Under the IDCW option, the fund periodically pays out a sum per unit to unit-holders, and on the record date, the scheme's NAV drops by roughly that same amount. This is not a coincidence or a market event — it is arithmetic. The fund's total assets just got smaller because cash left the fund and went to investors, so the NAV per unit is recalculated downward to reflect that. An IDCW NAV chart, when overlaid with payout dates, typically shows a sawtooth pattern: NAV rises with the market, then steps down each time a distribution is paid, even though the underlying portfolio has not lost value at that moment.
A payout is a withdrawal from your own capital, not free money
This is the point that trips up the most investors: an IDCW payout is not new income created for you. It is money taken out of the fund's (and therefore your) asset value and handed back to you as cash. Before the payout, your combined position — NAV per unit multiplied by units held — was worth a certain amount. After the payout, you hold slightly fewer rupees of NAV plus the cash you received, and the two together add up to roughly what you had before (ignoring day-to-day market movement in either direction). No wealth was created by the act of distribution itself; it was simply moved from the "invested" column to the "cash in hand" column.
This is exactly why SEBI's renaming to Income Distribution cum Capital Withdrawal matters. In a mature scheme with substantial accumulated gains, a distribution may indeed be paid largely out of realized profits. But in a newer scheme, or one that has not generated enough gains to cover the distribution, part or all of the payout can come directly out of the principal unit-holders originally invested — hence "capital withdrawal" being written into the name itself, rather than left implied.
Why the choice still matters despite identical underlying returns
Since Growth and IDCW plans of the same scheme hold the same portfolio, the pre-tax, pre-payout total return generated by the fund manager is identical between them. What differs is the shape of how that return reaches you, and a few practical consequences that follow from it:
- Compounding: Money that stays invested under Growth continues to compound. Money paid out under IDCW stops compounding inside the fund the moment it lands in your bank account, unless you manually reinvest it — and even then, a fresh reinvestment purchase resets its own holding period for tax purposes.
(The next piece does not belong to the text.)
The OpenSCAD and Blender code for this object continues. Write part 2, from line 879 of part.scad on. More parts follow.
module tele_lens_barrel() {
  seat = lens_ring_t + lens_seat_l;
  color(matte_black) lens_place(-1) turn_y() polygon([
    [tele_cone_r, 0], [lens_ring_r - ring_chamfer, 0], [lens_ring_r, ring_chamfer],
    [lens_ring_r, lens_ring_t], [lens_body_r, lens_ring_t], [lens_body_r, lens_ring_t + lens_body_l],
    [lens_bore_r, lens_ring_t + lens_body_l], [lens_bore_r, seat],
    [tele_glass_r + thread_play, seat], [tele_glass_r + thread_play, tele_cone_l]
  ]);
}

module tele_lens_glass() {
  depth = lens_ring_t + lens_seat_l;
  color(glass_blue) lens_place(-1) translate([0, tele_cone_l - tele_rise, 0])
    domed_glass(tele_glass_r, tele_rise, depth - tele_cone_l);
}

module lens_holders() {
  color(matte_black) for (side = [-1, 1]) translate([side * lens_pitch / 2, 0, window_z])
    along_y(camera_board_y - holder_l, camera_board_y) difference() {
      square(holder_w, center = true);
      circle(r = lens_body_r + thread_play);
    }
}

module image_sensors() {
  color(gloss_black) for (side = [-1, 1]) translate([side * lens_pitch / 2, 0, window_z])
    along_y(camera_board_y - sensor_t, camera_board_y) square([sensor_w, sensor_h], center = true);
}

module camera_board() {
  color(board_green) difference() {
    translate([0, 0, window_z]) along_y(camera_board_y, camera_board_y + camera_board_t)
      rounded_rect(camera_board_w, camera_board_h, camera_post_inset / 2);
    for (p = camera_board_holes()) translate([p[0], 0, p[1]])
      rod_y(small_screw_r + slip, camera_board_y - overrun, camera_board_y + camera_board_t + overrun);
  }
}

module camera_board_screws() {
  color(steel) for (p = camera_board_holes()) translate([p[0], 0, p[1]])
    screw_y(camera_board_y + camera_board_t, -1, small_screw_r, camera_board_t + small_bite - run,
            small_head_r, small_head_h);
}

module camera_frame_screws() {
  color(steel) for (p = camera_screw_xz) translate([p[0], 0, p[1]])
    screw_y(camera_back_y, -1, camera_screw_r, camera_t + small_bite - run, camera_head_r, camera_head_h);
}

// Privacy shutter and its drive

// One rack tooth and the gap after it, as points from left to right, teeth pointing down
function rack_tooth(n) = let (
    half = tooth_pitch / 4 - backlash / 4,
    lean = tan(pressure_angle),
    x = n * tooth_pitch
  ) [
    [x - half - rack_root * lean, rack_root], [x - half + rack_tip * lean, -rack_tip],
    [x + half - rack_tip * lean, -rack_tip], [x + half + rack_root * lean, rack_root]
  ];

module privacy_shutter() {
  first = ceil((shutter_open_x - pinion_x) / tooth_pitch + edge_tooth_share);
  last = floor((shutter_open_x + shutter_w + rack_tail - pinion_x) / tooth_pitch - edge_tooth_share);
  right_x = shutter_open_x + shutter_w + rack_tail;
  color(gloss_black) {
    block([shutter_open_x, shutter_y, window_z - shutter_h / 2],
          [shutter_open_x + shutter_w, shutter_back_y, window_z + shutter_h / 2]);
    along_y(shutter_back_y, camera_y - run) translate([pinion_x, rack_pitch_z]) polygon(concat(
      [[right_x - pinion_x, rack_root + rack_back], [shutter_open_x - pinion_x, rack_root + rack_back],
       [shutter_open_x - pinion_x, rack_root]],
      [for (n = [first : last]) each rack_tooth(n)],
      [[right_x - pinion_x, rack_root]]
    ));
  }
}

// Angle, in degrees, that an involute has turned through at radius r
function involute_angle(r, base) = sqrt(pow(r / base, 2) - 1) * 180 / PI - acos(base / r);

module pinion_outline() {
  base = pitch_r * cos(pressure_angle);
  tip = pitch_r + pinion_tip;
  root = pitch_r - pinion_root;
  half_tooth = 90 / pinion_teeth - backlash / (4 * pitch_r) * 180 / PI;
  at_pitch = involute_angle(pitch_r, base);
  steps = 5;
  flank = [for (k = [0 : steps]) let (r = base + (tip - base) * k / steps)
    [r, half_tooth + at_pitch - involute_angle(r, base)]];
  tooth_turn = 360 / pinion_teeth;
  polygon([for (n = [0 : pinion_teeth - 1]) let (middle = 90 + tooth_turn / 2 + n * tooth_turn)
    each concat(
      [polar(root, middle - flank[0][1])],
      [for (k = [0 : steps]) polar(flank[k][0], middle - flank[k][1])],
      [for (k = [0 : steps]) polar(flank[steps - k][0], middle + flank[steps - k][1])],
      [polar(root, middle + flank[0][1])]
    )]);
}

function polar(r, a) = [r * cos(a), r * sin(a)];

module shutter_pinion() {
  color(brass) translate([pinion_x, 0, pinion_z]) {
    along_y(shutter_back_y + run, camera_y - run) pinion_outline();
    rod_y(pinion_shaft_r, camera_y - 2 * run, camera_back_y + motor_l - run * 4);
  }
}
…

- Taxation timing: IDCW payouts are typically taxed as income in the hands of the investor in the year they are received, regardless of whether you wanted the cash at that moment. Growth-option investors generally trigger a tax event only when they choose to redeem units. Because tax rules and rates change periodically, this is a structural difference in timing rather than a specific number worth quoting here.
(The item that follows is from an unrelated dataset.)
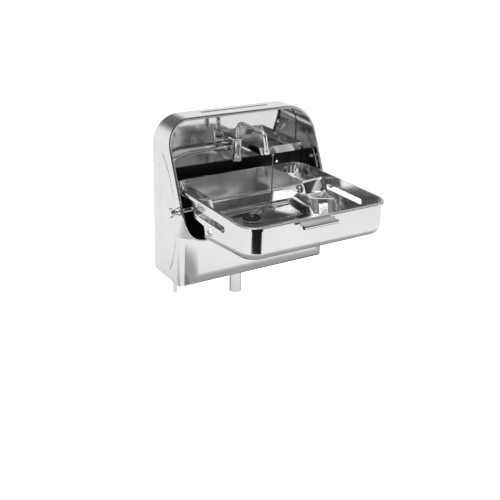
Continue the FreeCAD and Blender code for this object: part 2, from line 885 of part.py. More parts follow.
def plug_eye():
    """The upright ring on the plug that takes the chain."""
    base = floor_top + waste_flange_height + plug_height
    centre = at(drain_side, drain_depth, base + plug_eye_radius)
    return Part.makeTorus(plug_eye_radius, plug_eye_wire, centre, heading(0, 1, 0)).cut(
        rod(at(drain_side, drain_depth, base - 3), heading(0, 0, 1), plug_radius, 3))


def spigot():
    """The waste outlet through the housing's floor, with a flange inside."""
    up = heading(0, 0, 1)
    low = at(spigot_side, spigot_depth, -spigot_length)
    pipe = rod(low, up, spigot_radius, spigot_length - spigot_neck_length)
    neck = rod(at(spigot_side, spigot_depth, -spigot_neck_length), up, spigot_neck_radius, spigot_neck_length + sheet)
    seat = at(spigot_side, spigot_depth, sheet)
    body = pipe.fuse([neck, rod(seat, up, spigot_flange_radius, spigot_flange_height)])
    bore = rod(low, up, spigot_radius - spigot_wall, spigot_length + sheet + spigot_flange_height)
    return body.cut(bore)


def supply_grommet():
    """The rubber grommet where the water pipe passes the housing's floor."""
    up = heading(0, 0, 1)
    low = at(supply_stub_side, supply_stub_depth, -grommet_reach)
    sleeve = rod(low, up, grommet_radius - 1.5, 2 * grommet_reach + sheet)
    body = sleeve.fuse([rod(low, up, grommet_radius, grommet_reach),
                        rod(at(supply_stub_side, supply_stub_depth, sheet), up, grommet_radius, grommet_reach)])
    return body.cut(rod(low, up, feed_pipe_radius, 2 * grommet_reach + sheet))


def supply_tail():
    """The sleeve on the water pipe's free end, where a hose is pushed on."""
    low = at(supply_stub_side, supply_stub_depth, -supply_stub_length)
    length = supply_stub_length - grommet_reach - supply_tail_gap
    return ring(low, heading(0, 0, 1), feed_pipe_radius + supply_tail_wall, feed_pipe_radius, length)


# ---- Tap -----------------------------------------------------------------------------------------------------

def tap_body():
    """The upright valve body, bored for its core."""
    up = heading(0, 0, 1)
    low = at(tap_side, tap_depth, tap_low)
    length = tap_high - tap_low - tap_ring_height
    body = rod(low + up * tap_ring_height, up, tap_radius, length - tap_ring_height)
    return body.cut(rod(low, up, riser_radius + running_clearance, tap_high - tap_low))


def tap_foot():
    """The knurled ring at the foot of the tap, which closes it."""
    low = at(tap_side, tap_depth, tap_low)
    return rod(low, heading(0, 0, 1), tap_ring_radius - 1.4, tap_ring_height)


def tap_cap():
    """The ribbed ring on top of the tap that turns with the spout."""
    up = heading(0, 0, 1)
    low = at(tap_side, tap_depth, tap_high - tap_ring_height)
    cap = rod(low, up, tap_ring_radius, tap_ring_height)
    ribs = 16
    for i in range(ribs):
        angle = math.radians(full_turn * i / ribs)
        spot = at(tap_side + tap_ring_radius * math.cos(angle), tap_depth + tap_ring_radius * math.sin(angle),
                  tap_high - tap_ring_height)
        cap = cap.cut(rod(spot, up, 0.9, tap_ring_height))
    return cap.cut(rod(low, up, riser_radius, tap_ring_height))


def spout_points():
    """The route of the spout from inside the body to the mouth."""
    ahead = math.radians(spout_turn)
    side = tap_side + spout_reach * math.sin(ahead)
    depth = tap_depth + spout_reach * math.cos(ahead)
    bend_side = tap_side + (spout_reach - spout_bend_radius / 2) * math.sin(ahead)
    bend_depth = tap_depth + (spout_reach - spout_bend_radius / 2) * math.cos(ahead)
    low = tap_low + tap_ring_height + 2 * tap_ring_height
    return [at(tap_side, tap_depth, low), at(tap_side, tap_depth, spout_crest_height),
            at(bend_side, bend_depth, spout_crest_height - spout_fall), at(side, depth, nozzle_low)]


def spout():
    """The swivelling spout, one bent tube from the body to the mouth."""
    points = spout_points()
    radii = [spout_bend_radius, spout_bend_radius * 0.7]
    return tube_along(points, radii, riser_radius, spout_wall)


def nozzle():
    """The sleeve on the spout's mouth."""
    points = spout_points()
    along = (points[2] - points[3]).normalize()
    start = points[3] - along * 1.0
    body = rod(start, along, nozzle_collar_radius, nozzle_collar_length)
    return body.cut(rod(start, along, riser_radius, nozzle_collar_length))


def tap_arm():
    """The arm that holds the tap on the back panel."""
    forward = heading(0, 1, 0)
    start = at(tap_side, 2 * sheet + arm_flange_thickness, arm_height)
    arm = rod(start, forward, arm_radius, tap_depth - 2 * sheet - arm_flange_thickness)
    return arm.cut(rod(at(tap_side, tap_depth, tap_low - 1), heading(0, 0, 1), tap_radius, tap_high - tap_low + 2))


def tap_flange():
    """The round flange of the arm on the mirror panel."""
    start = at(tap_side, 2 * sheet, arm_height)
    return rod(start, heading(0, 1, 0), arm_flange_radius, arm_flange_thickness)


def feed_nut():
    """The union nut that joins the water pipe to the arm."""
    left = heading(-1, 0, 0)
    start = at(tap_side - arm_radius / 2, feed_depth, arm_height)
    nut = hexagon(start, left, feed_nut_radius, arm_radius / 2 + feed_nut_length)
    nut = nut.cut(rod(at(tap_side, 0, arm_height), heading(0, 1, 0), arm_radius, tap_depth))
    return nut.cut(rod(start, left, feed_pipe_radius, arm_radius + feed_nut_length))


def feed_pipe_points():
    """The water pipe's route from under the housing, up its left side and across to the arm."""
    side = supply_stub_side
    return [at(side, supply_stub_depth, -supply_stub_length), at(side, supply_stub_depth, feed_low_bend),
            at(side + feed_shift, feed_depth, feed_high_bend), at(side + feed_shift, feed_depth, feed_turn_height),
            at(side + feed_turn_reach, feed_depth, arm_height),
            at(tap_side - arm_radius - feed_nut_length / 3, feed_depth, arm_height)]


def feed_pipe():
    """The bent copper water pipe."""
    radii = [feed_bend_radius, feed_bend_radius, feed_turn_radius, feed_turn_radius]
    return tube_along(feed_pipe_points(), radii, feed_pipe_radius, feed_pipe_wall)


# ---- Soap tray ---------------------------------------------------------------------------------------------------

def tray_block(inset):
    """The tray as a full block that flares upward, drawn in by an inset."""
    back = 2 * sheet + inset
    low = [at(tray_left + tray_flare + inset, back, tray_low + inset),
           at(tray_right - tray_flare - inset, back, tray_low + inset),
           at(tray_right - tray_flare - inset, tray_front_depth - tray_front_flare - inset, tray_low + inset),
           at(tray_left + tray_flare + inset, tray_front_depth - tray_front_flare - inset, tray_low + inset)]
    high = [at(tray_left + inset, back, tray_high), at(tray_right - inset, back, tray_high),
            at(tray_right - inset, tray_front_depth - inset, tray_high),
            at(tray_left + inset, tray_front_depth - inset, tray_high)]
    radius = tray_corner_radius - inset
    rounds = [0, 0, radius, radius]
    return Part.makeLoft([rounded_wire(low, rounds), rounded_wire(high, rounds)], True, True)


def soap_tray():
    """The folded soap tray: flared walls, a drained floor and a flange on the back panel."""
    tray = tray_block(0).cut(tray_block(tray_sheet))
    flange = block(tray_left, tray_right, 2 * sheet, 2 * sheet + tray_sheet, tray_high - tray_flange_rise,
                   tray_high + tray_flange_rise)
    tray = tray.fuse(flange)
    up = heading(0, 0, 1)
    span = tray_right - tray_left - 4 * tray_flare
    for i in range(tray_drain_count):
        spot = at(tray_left + 2 * tray_flare + span * i / (tray_drain_count - 1), tray_front_depth / 2,
                  tray_low - tray_sheet)
        tray = tray.cut(rod(spot, up, tray_drain_radius, 3 * tray_sheet))
    return tray


def tray_rivets():
    """The two domed rivets that hold the tray's flange."""
    forward = heading(0, 1, 0)
    rivets = []
    for side in (tray_left + rivet_margin, tray_right - rivet_margin):
        rivets.append(dome(at(side, 2 * sheet + tray_sheet, tray_high + tray_flange_rise / 2 - rivet_radius / 2),
                           forward, rivet_radius, rivet_height))
    return Part.makeCompound(rivets)


def chain_anchor():
    """The little eye under the tray that holds the chain."""
    up = heading(0, 0, 1)
    start = at(chain_side, chain_depth, tray_low - chain_anchor_drop)
    return rod(start, up, chain_anchor_radius, chain_anchor_drop)


# ---- Ball chain ------------------------------------------------------------------------------------------------------

def chain_drop():
    """The chain's straight hang from the tray towards the bowl's floor."""
    low = floor_top + chain_lift + chain_radius + chain_hang_end
    return rod(at(chain_side, chain_depth, low), heading(0, 0, 1), chain_radius, tray_low - chain_anchor_drop - low)


def chain_lead_points():
    """The route of the chain over the floor: down to its foot, once round a loop and on to the plug's eye."""
    z = floor_top + chain_lift + chain_radius
    over = z + 2 * chain_radius + chain_pass_gap
    eye = floor_top + waste_flange_height + plug_height + plug_eye_radius
    points = [at(chain_side, chain_depth, z + chain_hang_end), at(chain_side, chain_depth, z + chain_hang_end / 3),
              at(chain_side - chain_foot_step, chain_depth + chain_foot_step, z)]
    for i in range(chain_loop_points):
        share = i / (chain_loop_points - 1)
        angle = math.radians(chain_loop_start + chain_loop_sweep * share)
        side = chain_loop_side + chain_loop_radius * math.cos(angle)
        depth = chain_loop_depth - chain_loop_radius * math.sin(angle)
        points.append(at(side, depth, z + (over - z) * max(share - 0.5, 0) * 2))
    last = at(drain_side + plug_eye_radius + 2 * chain_radius, drain_depth - plug_eye_wire, eye)
    leave = points[-1]
    points.append(leave + (last - leave) * 0.4 + heading(0, 0, -chain_radius))
    points.append(leave + (last - leave) * 0.75 + heading(0, 0, chain_radius))
    return points + [last]


def chain_lead():
    """The chain lying on the floor between its hang and the plug."""
    points = chain_lead_points()
    radii = even_radii(points)
    print("chain bend radii", [round(radius, 1) for radius in radii])
    return bar_along(points, radii, chain_radius)


def main():
    """Builds every sub-part and writes its file."""
    os.makedirs("parts", exist_ok=True)
    save("housing_shell", housing_shell())
    save("back_plate", back_plate())
    save("mirror_panel", mirror_panel())
    save("bowl_shell", bowl_shell())
    save("bowl_rim", bowl_rim())
    save("waste_flange", waste_flange())
    save("waste_grid", waste_grid())
    save("waste_seal", waste_seal())
    save("waste_nut", waste_nut())
    save("plug", plug())
    save("plug_eye", plug_eye())
    save("waste_spigot", spigot())
    save("supply_grommet", supply_grommet())
    save("supply_tail", supply_tail())
    save("pull_plate", pull_plate())
    save("pull_roll", pull_roll())
    save("tap_body", tap_body())
    save("tap_foot", tap_foot())
    save("tap_cap", tap_cap())
    save("spout", spout())
    save("nozzle", nozzle())
    save("tap_arm", tap_arm())
    save("tap_flange", tap_flange())
    save("feed_nut", feed_nut())
    save("feed_pipe", feed_pipe())
    save("soap_tray", soap_tray())
    save("tray_rivets", tray_rivets())
    save("chain_anchor", chain_anchor())
    save("chain_drop", chain_drop())
    save("chain_lead", chain_lead())
    for side, word in ((-1, "left"), (1, "right")):
        save("pivot_knob_" + word, pivot_knob(side))
        save("pivot_spacer_" + word, pivot_spacer(side))
        save("pivot_bush_" + word, pivot_bush(side))
        save("pivot_dome_" + word, pivot_dome(side))
        save("stop_peg_" + word, stop_peg(side))
        save("stud_plate_" + word, stud_plate(side))
        save("stud_nut_" + word, stud_nut(side))
        save("slot_lip_" + word, slot_lip(side))
        save("panel_screw_" + word, panel_screw(side))


main()
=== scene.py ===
import bpy
import bmesh
import json
import math
import numpy as np
from bpy.props import FloatProperty, FloatVectorProperty, IntProperty, PointerProperty
from mathutils import Matrix, Vector


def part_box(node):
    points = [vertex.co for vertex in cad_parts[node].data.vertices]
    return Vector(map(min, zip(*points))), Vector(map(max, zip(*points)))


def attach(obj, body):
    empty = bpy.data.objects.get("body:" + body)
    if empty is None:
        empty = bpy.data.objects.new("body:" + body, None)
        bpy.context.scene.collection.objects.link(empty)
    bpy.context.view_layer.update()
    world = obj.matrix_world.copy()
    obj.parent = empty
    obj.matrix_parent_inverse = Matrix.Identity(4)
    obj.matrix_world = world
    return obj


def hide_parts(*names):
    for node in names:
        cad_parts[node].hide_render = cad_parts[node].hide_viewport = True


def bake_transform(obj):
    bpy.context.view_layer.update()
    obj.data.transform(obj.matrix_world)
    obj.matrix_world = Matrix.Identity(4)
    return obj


bl_info = {
    "name": "Fold-up hand wash sink",
    "version": (1, 0, 0),
    "blender": (4, 5, 0),
    "location": "View3D > Sidebar > Hand Wash Sink",
    "description": "Dresses the packed model of a fold-up stainless steel hand wash sink",
    "category": "Add Mesh",
}

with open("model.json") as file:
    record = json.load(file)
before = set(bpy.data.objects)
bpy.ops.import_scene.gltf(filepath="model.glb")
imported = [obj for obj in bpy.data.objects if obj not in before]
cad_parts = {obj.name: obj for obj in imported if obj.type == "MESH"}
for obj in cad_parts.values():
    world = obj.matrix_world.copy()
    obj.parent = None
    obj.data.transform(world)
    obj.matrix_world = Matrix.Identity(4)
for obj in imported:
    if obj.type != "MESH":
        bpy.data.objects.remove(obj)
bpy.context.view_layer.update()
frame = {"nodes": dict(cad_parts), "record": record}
NODES = frame["nodes"]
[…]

- Cash flow needs:Investors who genuinely want periodic cash from their investment — for example, to supplement income — may still prefer IDCW for the convenience of an automatic payout, even knowing it is drawn from their own capital rather than being a bonus. That is a valid use case; it just isn't "free" money.
This article explains how the IDCW and Growth options work mechanically and is intended for general education, not as a recommendation of either option. Which one fits a given situation depends on individual cash-flow needs, tax circumstances, and financial goals — please consult a certified financial advisor before making investment decisions.
Frequently Asked Questions
- Is IDCW the same as the old "Dividend" option?
- Yes. SEBI renamed the Dividend option to IDCW (Income Distribution cum Capital Withdrawal) across all mutual fund schemes. The mechanics of the option did not change — only the name, to make it clearer that a payout can include a return of capital, not just profit.
- Does choosing IDCW mean I earn more than Growth?
- No. Both options of the same scheme hold the identical portfolio, so the underlying return generated by the fund manager is the same. IDCW simply pays part of that return out as cash periodically, while Growth keeps everything invested and compounding.
- Why does a fund's NAV drop after an IDCW payout?
- Because cash actually leaves the fund and is paid to unit-holders, the fund's total assets shrink by that amount. NAV per unit is recalculated to reflect the smaller asset base, so the drop is an accounting consequence of the payout, not a sign the portfolio lost value at that moment.
- Can I switch from IDCW to Growth in the same fund later?
- Most AMCs allow switching between plan options of the same scheme, but a switch is generally treated as a redemption followed by a fresh purchase for tax purposes, which can trigger a capital gains event. Check the specific scheme's terms and consider the tax impact before switching.